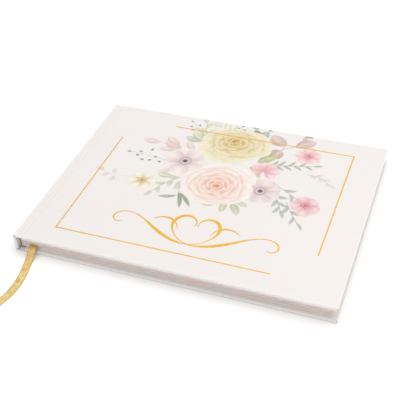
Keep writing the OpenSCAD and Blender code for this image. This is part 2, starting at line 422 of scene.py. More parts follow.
def cover_material():
    """Laminated cover paper: the print attribute, a soft gloss, and faint wear with a painted highlight
    on the edges.
    """
    if "laminated_case" in bpy.data.materials:
        return bpy.data.materials["laminated_case"]
    case = bpy.context.scene.guest_book_case
    material, tree, shader = new_material("laminated_case")
    place = add(tree, "ShaderNodeTexCoord").outputs["Object"]
    inked = add(tree, "ShaderNodeAttribute", attribute_name="print").outputs["Color"]
    paper = use_group(tree, paper_group(), {"Vector": place, "Color": inked, "Tone": 0.022,
                                            "Fibre size": 900.0, "Roughness": case.roughness})
    # Lighter rounded edges from the edge attribute: the paper's core showing through wear, and a
    # painted highlight.
    worn_and_highlit = use_group(tree, edge_wear_and_highlight_group(), {"Vector": place, "Color": paper["Color"],
                                               "Worn and highlight color": (0.93, 0.91, 0.89),
                                               "Amount": 0.45})
    finish_material(tree, shader, worn_and_highlit["Color"], paper["Roughness"], paper["Height"], 0.18, 4e-5)
    shader.inputs["Coat Weight"].default_value = 0.12
    shader.inputs["Coat Roughness"].default_value = 0.3
    shader.inputs["Specular IOR Level"].default_value = 0.35
    return material


def page_material(name, paper, edges):
    """Uncoated paper. With edges, tints of a print that bleeds off show on the leaves' cut edges."""
    if name in bpy.data.materials:
        return bpy.data.materials[name]
    material, tree, shader = new_material(name)
    place = add(tree, "ShaderNodeTexCoord").outputs["Object"]
    surface = use_group(tree, paper_group(), {"Vector": place, "Color": tuple(paper),
                                              "Tone": 0.05, "Fibre size": 2200.0,
                                              "Roughness": 0.78})
    tone = surface["Color"]
    if edges:
        _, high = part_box("section_01")
        split = add(tree, "ShaderNodeSeparateXYZ", {0: place})
        side = maths(tree, "SUBTRACT", maths(tree, "ABSOLUTE", split.outputs[1]), high[1])
        fore = maths(tree, "SUBTRACT", split.outputs[0], high[0])
        near = maths(tree, "MAXIMUM", side, fore)
        mask = remap(tree, near, -0.0010, -0.0003, 0.0, 1.0)
        flat = add(tree, "ShaderNodeMapping", {"Vector": place, "Scale": (1, 1, 22)})
        drift = noise(tree, flat.outputs[0], 34.0, 2.0)
        ramp = add(tree, "ShaderNodeValToRGB", {0: drift})
        stops = [(0.30, (0.76, 0.78, 0.72)), (0.40, (0.91, 0.87, 0.83)),
                 (0.50, (0.91, 0.82, 0.80)), (0.58, (0.94, 0.77, 0.73)),
                 (0.68, (0.90, 0.85, 0.79)), (0.78, (0.82, 0.78, 0.79))]
        band = ramp.color_ramp.elements
        band[0].position, band[0].color = stops[0][0], (*stops[0][1], 1)
        band[1].position, band[1].color = stops[-1][0], (*stops[-1][1], 1)
        for position, tint in stops[1:-1]:
            band.new(position).color = (*tint, 1)
        leaf = add(tree, "ShaderNodeMapping", {"Vector": place, "Scale": (0.02, 0.02, 1)})
        line = noise(tree, leaf.outputs[0], 9000.0, 1.0)
        shade = maths(tree, "MULTIPLY_ADD", line, 0.30, 0.83)
        tinted = add(tree, "ShaderNodeVectorMath", {0: ramp.outputs[0], 3: shade},
                     operation="SCALE").outputs[0]
        tone = blend_colour(tree, mask, tone, tinted)
    finish_material(tree, shader, tone, surface["Roughness"], surface["Height"], 0.3, 3e-5)
    shader.inputs["Sheen Weight"].default_value = 0.05
    shader.inputs["Specular IOR Level"].default_value = 0.25
    return material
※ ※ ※
→ Work to do: Look through the data and gather every line with the string "scene" in it.

→ Correct answer:
Keep writing the OpenSCAD and Blender code for this image. This is part 2, starting at line 422 of scene.py. More parts follow.
    case = bpy.context.scene.guest_book_case